Food for work: controversial development tool for Africa
Debere, Mali
The village of Debere is a dusty little collection of mud buildings and walls, engulfed in ponderous, forceful heat. Villagers here have had a rough year. Once again, rain did not fall and crops failed. Their situation echoes that of dozens of other small communities in this repeatedly drought-stricken region.
Representatives from two development agencies offered aid earlier this year to relieve the hunger and poverty of the village. After much discussion with 40 local men in the chief's courtyard, the volunteers offered to help the community construct a cement-lined well. The villagers responded, ``We will do the white man's project if you give us food.''
This initial response highlights a main problem that development agencies have faced since so-called ``food for work'' projects became popular in this region and elsewhere in Africa: confusion over whom the project is for.
Additionally, this approach to aid in some instances lures these people into projects they are not committed to and creates a ``handout'' mentality - which untimately cause projects to fail.
Richard Newberg of the United States Agency for International Development, says that food for work, like food aid, is ``a balancing act: You need to be careful to meet all real needs without creating a dependence on food from outside sources or discouraging'' local production.
According to Mr. Newberg: ``Food for work was conceived as a way to combine drought and famine relief with longer-term development needs.'' The Malian government endorsed the strategy in 1986, hoping it would stimulate internal productivity and gradually decrease dependency on external food.
Some relief officials think it was a bad idea.

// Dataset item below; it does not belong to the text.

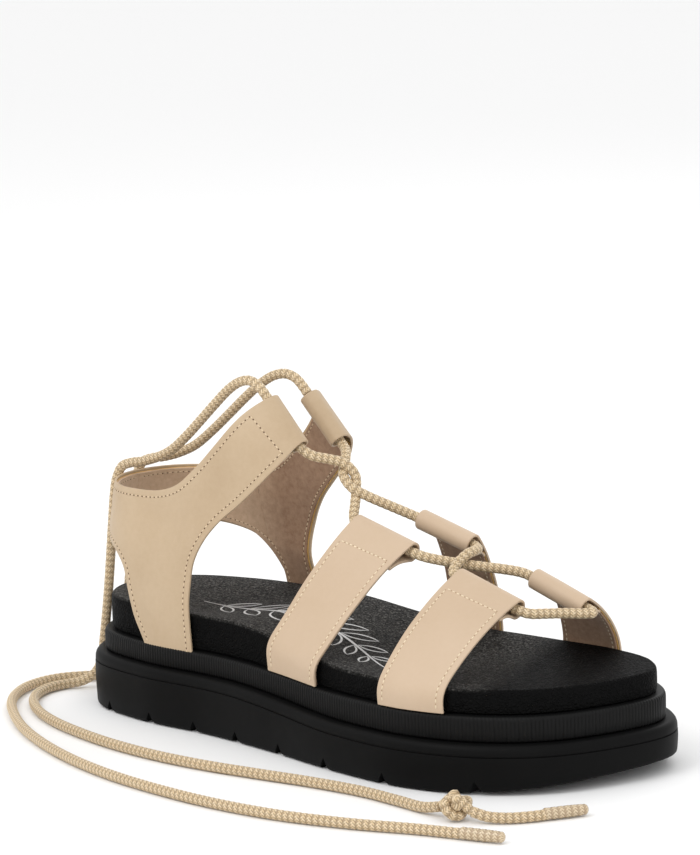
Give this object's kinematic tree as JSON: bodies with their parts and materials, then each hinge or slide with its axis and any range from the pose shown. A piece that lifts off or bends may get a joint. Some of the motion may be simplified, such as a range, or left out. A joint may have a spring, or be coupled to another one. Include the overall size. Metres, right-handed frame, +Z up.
{
  "type": "gladiator sandal",
  "caption": "Flatform gladiator sandal, right foot: heel quarter and paired instep and toe straps, each folded into a tunnel for one lace that crosses over the foot and ties round the ankle.",
  "frame": {"origin": "centre of the shoe's box at the floor, without the free ties", "axes": "+X towards the toe, +Y towards the inner (medial) side of the foot, +Z up"},
  "size_m": [0.3147, 0.17, 0.1393],
  "materials": {
    "outsole": "matt black",
    "midsole": "matt black, finely ribbed edge",
    "footbed": "black grained leather look, semi-matt",
    "heel_quarter": "smooth nude leather, satin",
    "instep_strap_outer": "smooth nude leather, satin",
    "instep_strap_inner": "smooth nude leather, satin",
    "toe_strap_outer": "smooth nude leather, satin",
    "toe_strap_inner": "smooth nude leather, satin",
    "lace_crossings": "round braid, cream and gold",
    "lace_tie_outer": "round braid, cream and gold",
    "lace_tie_inner": "round braid, cream and gold",
    "lace_knot": "round braid, cream and gold",
    "lace_tip_outer": "round braid, cream and gold",
    "aglet_outer": "clear shrunk tube over the lace",
    "aglet_inner": "clear shrunk tube over the lace"
  },
  "bodies": {
    "root": {"outsole": "outsole", "midsole": "midsole", "footbed": "footbed", "heel_quarter": "heel_quarter", "instep_strap_outer": "instep_strap_outer", "instep_strap_inner": "instep_strap_inner", "toe_strap_outer": "toe_strap_outer", "toe_strap_inner": "toe_strap_inner", "lace_crossings": "lace_crossings", "lace_tie_outer": "lace_tie_outer", "lace_tie_inner": "lace_tie_inner", "lace_knot": "lace_knot", "lace_tip_outer": "lace_tip_outer", "aglet_outer": "aglet_outer", "aglet_inner": "aglet_inner"}
  },
  "joints": []
}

Dory Billingsly, a Peace Corps volunteer stationed in Dire, believes food for work ``sets dangerous precedents. One village gets food to do a job and next thing you know all the others expect it, whether they need it or not.''
Javad Mushkuri, a colleague of Ms. Billingsly's is concerned that every time an agency provides food for work, it makes it more difficult for agencies that are aiming for grass-roots incentive and projects without payment. ``We go in to help a village build a barrage [dam]'' he explains, ``and the locals say, `The Germans paid us [with food] to work on the barrage we built with them.' Then we say, `With us the barrage is your payment.'''
Janine Rands of World Vision has run into several problems putting food-for-work programs into practice. In an effort to expand survival options for the Tuareg, who have been nomadic herders for centuries, she and her co-workers tried to encourage gardening.
Ms. Rands says, ``we paid the Tuareg a certain food ration for each meter of banco [mud] garden wall. ... But when it came time to till the soil, they told us, `We've no time to do gardens; we're busy building garden walls!'''
Billingsly says she has seen ``Tuareg building walls around garden plots they had no intention of cultivating.''
Both volunteers discovered that for many of these proud herding peoples, the very thought of becoming farmers is demeaning, unthinkable. In their eyes, the construction of garden walls is not a step toward cultivation; it is simply busy work that wins them food for their family.
Peace Corps volunteer Karl Dalla Rosa is based in Douentza and has worked for many years with the local Dogon tribe. He believes food payments make sense if villagers are being asked to try something new. But, if the projects are not even culturally appropriate, ``people get the idea the project is yours, not theirs, especially if you are providing food payments,'' Mr. Dalla Rosa says.
He also insists that the villagers be involved in the selection and planning process of each project.
``Say we have [$5,000] available for a project when we go to a village to talk with them about their needs,'' he explains. They will tell us, `We need millet.' My response is, `OK ... but if we buy [$3,000] worth of millet, what shall be done with the rest of the money? ... trying to get them to participate in the give and take of choosing the tool that will help them survive for six years versus just the millet that will help them survive for this year.''
All of this is part of the ``balancing act.''
At the end of the meeting between Debere villagers and foreign volunteers, it seemed that an balance between aid and self help was reached: World University Services of Canada promised to finance the purchase of supplies for the well project. The Peace Corps agreed to provide technical assistance. And the locals, encouraged by the volunteers to invest in their own future, decided to work on the well for the well's sake alone.